Analysis of Statistical Tests to Compare Visual Analog Scale Measurements among Groups

Background A common type of study performed by anesthesiologists determines the effect of an intervention on pain reported by groups of patients. The goal of this study was to evaluate the effectiveness of t, analysis of variance (ANOVA), Mann-Whitney, and Kruskal-Wallis tests to compare visual analog scale (VAS) measurements between two or among three groups of patients. These results may be particularly helpful during the design of studies that measure pain with a VAS. Methods One VAS measurement was obtained from each of 480 nulliparous women in labor who were receiving oxytocin (149), nalbuphine (159), or epidural bupivacaine (172). Multiple simulated samples were then drawn from these data. These simulated samples were used in computer simulations of clinical trials comparing VAS measurements among groups. t and ANOVA tests were performed before and after an arcsin transformation was used, to make the data closer to a normal distribution. VAS measurements were also compared after they were divided into five ranked categories. Results The statistical distributions of VAS measurements were not normal (P < 10 sup -7). Arcsin transformation made the distributions closer to normal distributions. Nevertheless, no statistical test incorrectly suggested that a difference existed among groups, when there was no difference, more often than the expected rate, t or ANOVA tests had a slightly greater statistical power than the other tests to detect differences among groups.
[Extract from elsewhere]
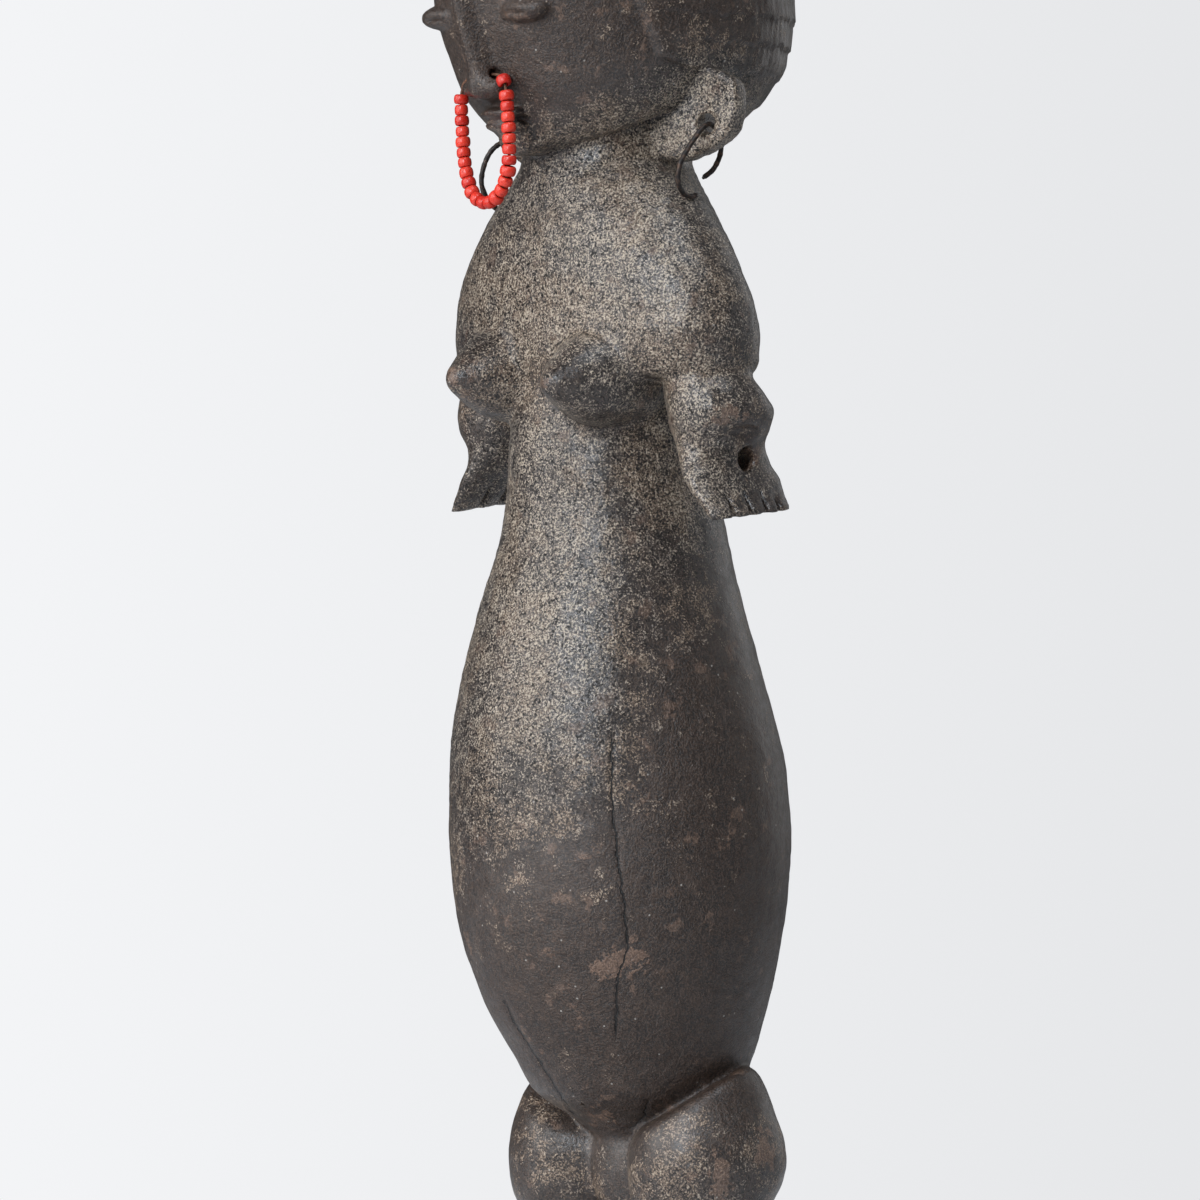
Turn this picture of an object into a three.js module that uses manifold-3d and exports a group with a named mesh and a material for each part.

Because arcsin transformation both decreased differences among means and reduced the variance to a lesser extent, it decreased power to detect differences among groups. Statistical power to detect differences among groups was not less for a five-category VAS than for a continuous VAS. Conclusions We conclude that t and ANOVA, without an accompanying arcsin transformation, are good tests to find differences in VAS measurements among groups.